などと、思いながら、会場を見渡し、見て来た絵の数と、残りの絵の数を見える範囲で確認して、およその残りの滞在時間を計算する。どうやらお茶を飲んでる時間は無さそうだ。と、か、妄想を、、し、て、、、えっ?、、えっ、なにこれ。
何が起きた、何だこれは?
平衡感覚や距離感が麻痺してるのか?
振り返った先の絵が、密度を増して迫ってくる様だった。衝撃で息が苦しい。あの陸橋を走る蒸気機関車から、その力強いピストンが動く、鉄がぶつかる音、勢いよく上がる蒸気の熱をみた。
まるで昔「僕」が、その街に住んでいて、その景色を何度も見ていて、その忘れた記憶が突然、蘇ったかの様な感覚。
ここまでの十数分は何だったのか。私は何を見てきたのか。
その絵は、実は近距離で見る様に描かれてはいないのではないか?約5〜10メートル離れた距離で見た時の、蘇る様な鮮やかさ。
モネには何か普通の感覚とは違う感覚で、彼だけが特別に「見えている光の世界」があるのではないだろうか。
とにかく驚きの感動を得て、一度、誰も立ち止まっていない広間の真ん中に立ち、周りに並べられたモネの絵を一つづつ見直す。これだ。この距離だ。少なとも私にとっては。
「黄色いアイリス」を見て自然と涙が溢れる。その意味はわからず。ただ、心が揺れる。まだ、「睡蓮」に辿り着いていないのに。
私は一度、来た道を引き返して、改めて一枚目からモネの作品と向き合う。
【モネの世界】
巨匠モネ。もう世界中の芸術界隈で語り尽くされて来た筈の事を、知識のない私が気まぐれで美術館にて鑑賞し大袈裟に感想を述べる。
何度も色々なモネの作品を見て来た人や、美大で勉強して来た人にとって、ただただ、稚拙だと思われるだろうけれども、私はあえて書きたかった。
かつて、学生の時にドストエフスキーの「罪と罰」を読んでいた時、私は灰色の世界に入り込んだ。カミューの「異邦人」を読みながら、とにかくギラギラした太陽の下に汗にまみれた命を感じた。内容はもう全く覚えてないけど、その強烈な印象は、その時、学生だった私が感じて、今もまだ覚えている。
芸術の力、作品の力とは本質的にそういうもので、その良さを教えてもらってから触れるものではないと思っている。もちろん勉強してから改めて触れる事による発見は大切だし、その学びの場は貴重だ。それでも、知らないからと、語る事を許されないならそれは芸術ではないと思っている。

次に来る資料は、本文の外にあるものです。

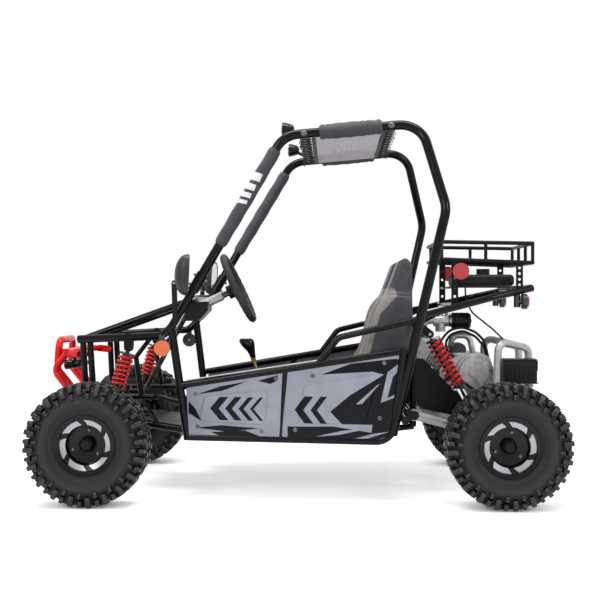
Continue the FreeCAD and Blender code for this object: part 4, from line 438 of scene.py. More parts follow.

「睡蓮」はやがて、そのほとんどが水面に映る姿だけ描かれる様になっていく。彼が見えていた世界はもしかしたら、私が見えたものよりもずっと美しく輝いていて、それを描き留め、残す事への情熱を消す事が出来なかったのかも知れない。
後半生のモネは緑内障により、光の感じ方が変わってしまう。それは同じ景色を描いても明らかで、赤い色が土の様に見えると嘆いたモネの筆使いもまた、荒々しさを増していく様にみえた。
それでも、描くことをやめない。その力強い使命感にも似たものに、人間の生きる事への生命力、未来へ繋がる強さを感じざるをえない。
時に、すごい能力と意思を持った人は、極致を目指し、危険もかえりみず終わりなき究極への道へすすでいく。
「もうその位で充分じゃないか。」という周りの言葉は彼らには聞こえない。
その人並外れた意志の力と能力の探究に畏敬の念を感じる。そして、その営みに人類の未来の「光」を見ている様にも感じる。
そんな世界をモネは見せてくれる。